On a completely different note: You know that place where the government meets? How’s that spelled? Wait, you mean that there’s two different, almost-but-not-quite identical words for that, depending on whether I mean the city or the building? Whose idea was that?

It appears that the separation of the two words goes all the way back into old Latin. In modern usage, the one word is also used to refer to money, but it is frowned upon to carry out lobbying/graft/bribery/kleptocracy within the hallowed halls of government, so the words are divided by spelling. All the untoward exchanges of money must occur in the city, outside the actual seat of power.

For some reason, this makes me positively homicidal. “Sue is going to the party with Bob and I”. "The cat follows Steve and I all over the house! The object of the preposition is ME, goddammit!!! :mad::mad::mad:

I get far less irritated with the opposite mistake such as, “Me and Sue went to the party together”.

Both are equal grammatical crimes, but people who use I instead of me should get the death penalty.

Read the underlined portion. He’s saying it’s figurative because it doesn’t involve starving letter-by-letter.
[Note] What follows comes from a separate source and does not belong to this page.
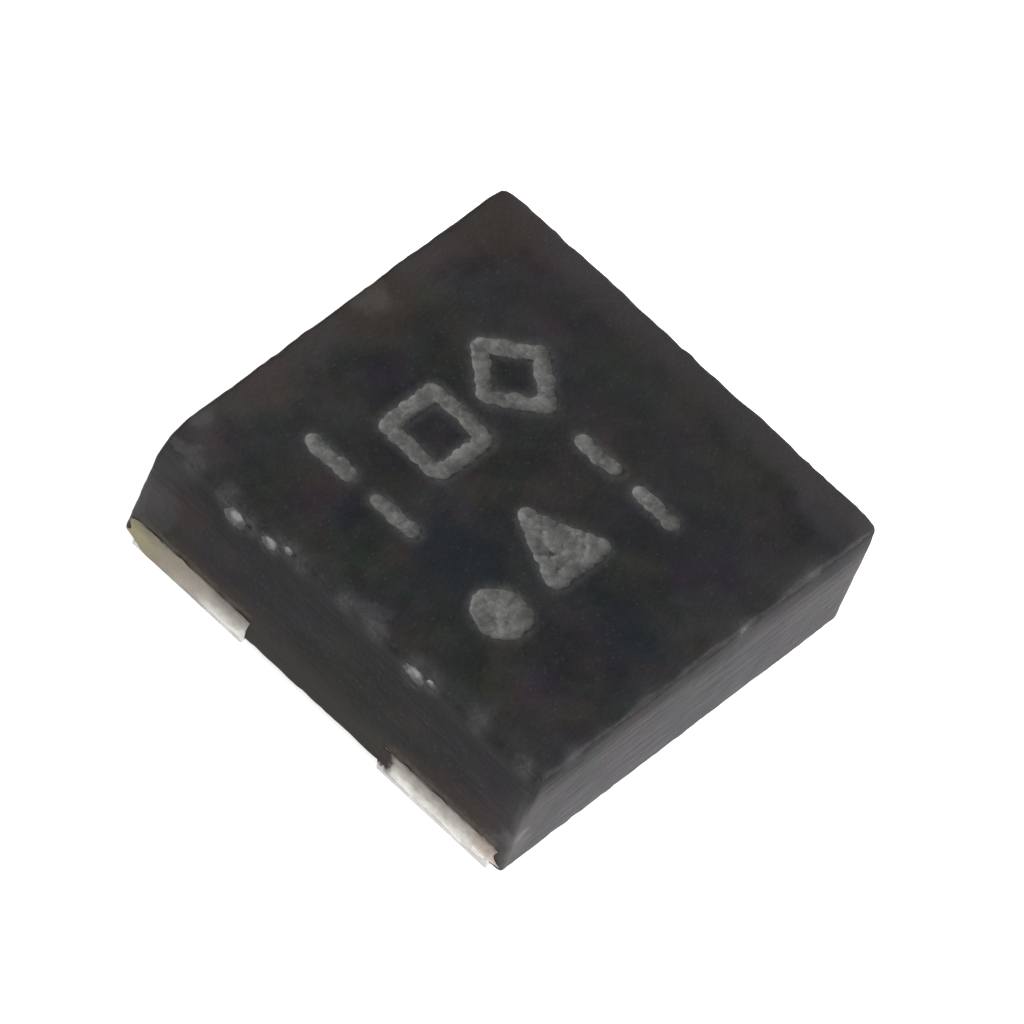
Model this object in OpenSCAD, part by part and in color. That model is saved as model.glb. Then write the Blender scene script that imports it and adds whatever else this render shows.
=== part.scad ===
/* [Body] */
// Width of the moulded body along X, across the two faces where the leads show
body_w = 1.00; // [0.90:0.01:1.30]
// Depth of the moulded body along Y
body_d = 1.00; // [0.95:0.01:1.30]
// Height of the moulded body from its underside to its top
body_h = 0.30; // [0.28:0.01:0.60]
// Radius left on the upright corners by the saw
corner_r = 0.012; // [0.005:0.001:0.030]

/* [Leads] */
// Distance between the middles of the two leads on one side
lead_pitch = 0.65; // [0.50:0.01:0.70]
// Width of a lead's foot
lead_w = 0.29; // [0.20:0.01:0.29]
// Length of a lead's foot, in from the side of the body
lead_l = 0.25; // [0.18:0.01:0.30]
// How much longer the foot of pin 1 is, which tells it from the others
pin_1_extra = 0.05; // [0.00:0.01:0.08]
// Thickness of the lead metal
lead_t = 0.07; // [0.05:0.005:0.12]
// How far the feet stand out below the resin
stand_off = 0.02; // [0.00:0.005:0.03]
// How far a lead's upper lip reaches past its foot
lead_lip = 0.025; // [0.010:0.005:0.040]
// Thickness of the lip on each lead and on the heat pad
lip_t = 0.03; // [0.02:0.005:0.04]
// Resin between a lead's lip and the saw cut
lip_setback = 0.05; // [0.02:0.01:0.10]

/* [Heat pad] */
// Heat pad across its flats
heat_pad_w = 0.48; // [0.36:0.01:0.60]
// Radius of the heat pad's corners
heat_pad_r = 0.02; // [0.01:0.005:0.05]
// How far the heat pad's upper lip reaches past its face, to carry the whole die
heat_pad_lip = 0.05; // [0.030:0.005:0.060]
// Gap between the heat pad and each lead's foot
pad_gap = 0.20; // [0.12:0.01:0.24]

/* [Die] */
// Width of the silicon die along X
die_w = 0.42; // [0.30:0.01:0.50]
// Depth of the silicon die along Y
die_d = 0.38; // [0.30:0.01:0.46]
// Thickness of the silicon die
die_t = 0.09; // [0.06:0.005:0.12]
// Thickness of the adhesive film under the die
film_t = 0.012; // [0.005:0.001:0.025]
// Side of a square bond pad on the die
bond_pad_w = 0.055; // [0.050:0.001:0.070]
// How far a bond pad stands above the die
bond_pad_t = 0.004; // [0.003:0.001:0.006]
// Middle of a bond pad, in from the two edges of the die
bond_pad_inset = 0.05; // [0.040:0.005:0.080]

/* [Bond wires] */
// Diameter of the wire
wire_d = 0.02; // [0.015:0.001:0.030]
// Diameter of the squashed ball on the die
ball_d = 0.044; // [0.036:0.001:0.050]
// Height of that ball
ball_h = 0.012; // [0.008:0.001:0.020]
// Diameter of the ball's shoulder, where the wire leaves it
shoulder_d = 0.03; // [0.022:0.001:0.034]
// Upright stretch of wire above the ball
neck_h = 0.02; // [0.010:0.001:0.035]
// Radius of the bend at the top of the loop
bend_r = 0.03; // [0.015:0.001:0.035]
// Diameter of the flattened stitch on the lead
stitch_d = 0.042; // [0.030:0.001:0.050]
// Thickness of that stitch
stitch_t = 0.006; // [0.003:0.001:0.010]
// Middle of the stitch, in from the side of the body
stitch_inset = 0.10; // [0.06:0.01:0.14]

/* [Pin 1 mark] */
// Diameter of the round mark on the top
mark_d = 0.12; // [0.08:0.01:0.16]
// Depth of the mark
mark_depth = 0.006; // [0.003:0.001:0.010]
// Middle of the mark, in from the side that the leads show on
mark_x_inset = 0.23; // [0.12:0.01:0.30]
// Middle of the mark, in from the side next to pin 1
mark_y_inset = 0.315; // [0.12:0.005:0.35]

/* [Hidden] */

// The origin is the middle of the top, where a placing nozzle lifts the chip, with Z up.
// Seen from above, pin 1 is at the near left and the pins count anticlockwise.
pin_sides = [[-1, -1], [1, -1], [1, 1], [-1, 1]];

// Heights: the board that the feet stand on, then each layer above it
board_z = -(body_h + stand_off);
metal_z = board_z + lead_t;
die_z = metal_z + film_t;
bond_z = die_z + die_t + bond_pad_t;

// Places in the quarter of the body where X and Y are both positive
lead_y = lead_pitch / 2;
stitch_at = [body_w / 2 - stitch_inset, lead_y];
bond_at = [die_w / 2 - bond_pad_inset, die_d / 2 - bond_pad_inset];

// How far a cutting shape runs past the face that it cuts
over = 0.1;
$fn = 48;

// Puts what is drawn in the positive quarter at a pin's corner
module at_pin(pin) {
    side = pin_sides[pin - 1];
    mirror([side[0] < 0 ? 1 : 0, 0, 0])
        mirror([0, side[1] < 0 ? 1 : 0, 0])
            children();
}

// A flat square with round corners, centred
module round_square(w, r) {
    square([w, w - 2 * r], center = true);
    square([w - 2 * r, w], center = true);
    for (sx = [-1, 1], sy = [-1, 1])
        translate([sx * (w / 2 - r), sy * (w / 2 - r)])
            circle(r);
}

// The block of resin, sawn square from the moulded strip
module resin_block() {
    translate([0, 0, -body_h])
        linear_extrude(body_h) {
            square([body_w, body_d - 2 * corner_r], center = true);
            square([body_w - 2 * corner_r, body_d], center = true);
            for (sx = [-1, 1], sy = [-1, 1])
                translate([sx * (body_w / 2 - corner_r), sy * (body_d / 2 - corner_r)])
                    circle(corner_r);
        }
}

// Everything that the resin is moulded round
module inserts() {
    for (pin = [1:4]) {
        lead(pin);
        bond_wire(pin);
    }
    heat_pad();
    die_film();
    silicon_die();
}

// The moulded and sawn body, with the round mark next to pin 1
module resin_body() {
    color([0.13, 0.13, 0.135])
        difference() {
            resin_block();
            inserts();
            at_pin(1)
                translate([body_w / 2 - mark_x_inset, body_d / 2 - mark_y_inset, -mark_depth])
                    cylinder(h = mark_depth + over, d = mark_d);
        }
}

// A lead's outline, cut back on the slant so that it clears the heat pad
module lead_outline(length, reach, setback) {
    difference() {
        translate([body_w / 2 - length - reach, lead_y - lead_w / 2 - reach])
            square([length + reach - setback, lead_w + reach]);
        rotate(45)
            square(heat_pad_w + 2 * (pad_gap - reach), center = true);
    }
}

// One lead: a foot that shows below and at the side, and a lip that the resin grips
module lead(pin) {
    length = pin == 1 ? lead_l + pin_1_extra : lead_l;
    color([0.72, 0.70, 0.62])
        at_pin(pin) {
            translate([0, 0, board_z])
                linear_extrude(lead_t)
                    lead_outline(length, 0, 0);
            translate([0, 0, metal_z - lip_t])
                linear_extrude(lip_t)
                    lead_outline(length, lead_lip, lip_setback);
        }
}

// The plate under the die, turned so that each flat faces a lead
module heat_pad() {
    color([0.72, 0.70, 0.62])
        rotate(45) {
            translate([0, 0, board_z])
                linear_extrude(lead_t)
                    round_square(heat_pad_w, heat_pad_r);
            translate([0, 0, metal_z - lip_t])
                linear_extrude(lip_t)
                    round_square(heat_pad_w + 2 * heat_pad_lip, heat_pad_r + heat_pad_lip);
        }
}

// The adhesive film, cut with the die and so of its size
module die_film() {
    color([0.85, 0.80, 0.62])
        translate([-die_w / 2, -die_d / 2, metal_z])
            cube([die_w, die_d, film_t]);
}

// The die, with one raised bond pad near each corner
module silicon_die() {
    color([0.42, 0.45, 0.50]) {
        translate([-die_w / 2, -die_d / 2, die_z])
            cube([die_w, die_d, die_t]);
        for (pin = [1:4])
            at_pin(pin)
                translate([bond_at[0], bond_at[1], die_z + die_t + bond_pad_t / 2])
                    cube([bond_pad_w, bond_pad_w, bond_pad_t], center = true);
    }
}

// One bond wire: ball, neck, bend, long slope and stitch.
// It is drawn along X, then turned to point from its bond pad to its lead.
module bond_wire(pin) {
    side = pin_sides[pin - 1];
    start = [side[0] * bond_at[0], side[1] * bond_at[1]];
    span = [side[0] * stitch_at[0], side[1] * stitch_at[1]] - start;
    run = norm(span);
    bend_z = bond_z + ball_h + neck_h;
    // The slope is the tangent from the stitch to the circle of the bend
    far = norm([run - bend_r, bend_z - metal_z]);
    slope = atan2(bend_z - metal_z, run - bend_r) + asin(bend_r / far);
    slope_l = sqrt(far * far - bend_r * bend_r);
    color([0.90, 0.74, 0.35])
        translate([start[0], start[1], 0])
            rotate([0, 0, atan2(span[1], span[0])]) {
                translate([0, 0, bond_z]) {
                    cylinder(h = ball_h / 2, d = ball_d);
                    translate([0, 0, ball_h / 2])
                        cylinder(h = ball_h / 2, d1 = ball_d, d2 = shoulder_d);
                    cylinder(h = ball_h + neck_h, d = wire_d);
                }
                translate([bend_r, 0, bend_z])
                    rotate([90, 0, 0])
                        rotate([0, 0, 90 - slope])
                            rotate_extrude(angle = 90 + slope)
                                translate([bend_r, 0])
                                    circle(d = wire_d);
                intersection() {
                    translate([run, 0, metal_z])
                        rotate([0, slope - 90, 0])
                            translate([0, 0, -wire_d])
                                cylinder(h = slope_l + wire_d, d = wire_d);
                    translate([0, -wire_d, metal_z])
                        cube([run + over, 2 * wire_d, body_h]);
                }
                translate([run, 0, metal_z])
                    cylinder(h = stitch_t, d = stitch_d);
            }
}

resin_body();
lead(1);  // lead_1_output
lead(2);  // lead_2_ground
lead(3);  // lead_3_enable
lead(4);  // lead_4_input
heat_pad();
die_film();
silicon_die();
bond_wire(1);  // wire_1_output
bond_wire(2);  // wire_2_ground
bond_wire(3);  // wire_3_enable
bond_wire(4);  // wire_4_input
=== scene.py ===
import math
import random

import bmesh
import bpy
from mathutils import Euler, Matrix, Vector, noise


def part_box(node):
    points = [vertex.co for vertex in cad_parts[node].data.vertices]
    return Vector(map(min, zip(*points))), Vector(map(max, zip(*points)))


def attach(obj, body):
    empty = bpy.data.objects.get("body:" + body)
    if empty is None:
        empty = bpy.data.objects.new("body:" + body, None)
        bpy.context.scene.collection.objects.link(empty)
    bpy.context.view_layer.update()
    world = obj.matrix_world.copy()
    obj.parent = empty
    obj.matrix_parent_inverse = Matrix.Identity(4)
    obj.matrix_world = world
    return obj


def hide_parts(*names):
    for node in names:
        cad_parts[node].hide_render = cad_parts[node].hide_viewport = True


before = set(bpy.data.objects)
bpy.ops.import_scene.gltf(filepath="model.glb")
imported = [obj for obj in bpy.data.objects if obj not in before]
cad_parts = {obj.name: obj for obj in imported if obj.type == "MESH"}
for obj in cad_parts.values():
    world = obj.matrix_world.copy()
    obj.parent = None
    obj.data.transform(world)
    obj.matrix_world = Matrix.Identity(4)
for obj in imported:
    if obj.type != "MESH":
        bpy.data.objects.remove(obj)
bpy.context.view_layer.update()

# The chip is a millimetre across. New pieces are modelled with one unit to the
# millimetre and brought down to metres at the end, so every size below is in mm.
metresPerUnit = 0.001
onFace = 0.001  # a point this close to a side of the chip lies on it
tooSmall = 0.00002  # points closer together than this become one
smoothBelow = math.radians(32)  # edges flatter than this look round
fullTurn = 6.28


def inMillimetres(value):
    return round(value / metresPerUnit, 4)


resinLow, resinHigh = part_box("resin_body")
leadLow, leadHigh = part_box("lead_3_enable")
halfSide = inMillimetres(resinHigh.x)
bodyHeight = inMillimetres(resinHigh.z - resinLow.z)
leadTop = inMillimetres(leadHigh.z)
footBottom = inMillimetres(leadLow.z)
print("frame loaded", sorted(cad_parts))


# Selecting and shaping

def deselectAll():
    if bpy.context.object and bpy.context.object.mode != "OBJECT":
        bpy.ops.object.mode_set(mode="OBJECT")
    bpy.ops.object.select_all(action="DESELECT")


def makeActive(piece):
    deselectAll()
    piece.select_set(True)
    bpy.context.view_layer.objects.active = piece


def openForEdit(piece, selectBy="FACE"):
    makeActive(piece)
    bpy.ops.object.mode_set(mode="EDIT")
    bpy.ops.mesh.select_mode(type=selectBy)
    bpy.ops.mesh.select_all(action="DESELECT")


def pick(piece, kind, test):
    # kind is verts, edges or faces
    mesh = bmesh.from_edit_mesh(piece.data)
    for part in getattr(mesh, kind):
        part.select_set(bool(test(part)))
    mesh.select_flush_mode()
    bmesh.update_edit_mesh(piece.data)


def closeEdit():
    bpy.ops.object.mode_set(mode="OBJECT")


def newest(name):
    piece = bpy.context.object
    piece.name = name
    piece.data.name = name
    return piece


def applyPlace(piece):
    makeActive(piece)
    bpy.ops.object.transform_apply(location=True, rotation=True, scale=True)


def joinAll(pieces, name):
    for piece in pieces:
        applyPlace(piece)
    deselectAll()
    for piece in pieces:
        piece.select_set(True)
    bpy.context.view_layer.objects.active = pieces[0]
    if len(pieces) > 1:
        bpy.ops.object.join()
    return newest(name)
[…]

That is, the literal meaning of literal involves its meaning letter by letter.

I’m not sure what I think of what McWhorter’s doing here–he seems to be exaggerating his opponents’ literalmindedness for effect, and I don’t think that’s particularly generous of him–but he does not, as near as I can tell, suggest that “literally” in the passage is meant in any sense except “in reality.” He just appears to be claiming that the “in reality” usage is itself figurative, since it doesn’t involve letters.

What’s incomprehensible–logically incoherent, even–is claiming that the utterance of a set of phonemes can communicate the speaker’s meaning effectively to the audience, and still be “incorrect.” That shows a fundamental misunderstanding of what language IS.

You also may be unclear on what an intensifier is; you would also do well to read the link I offered earlier, in which myriad excellent writers use “literally” as an intensifier.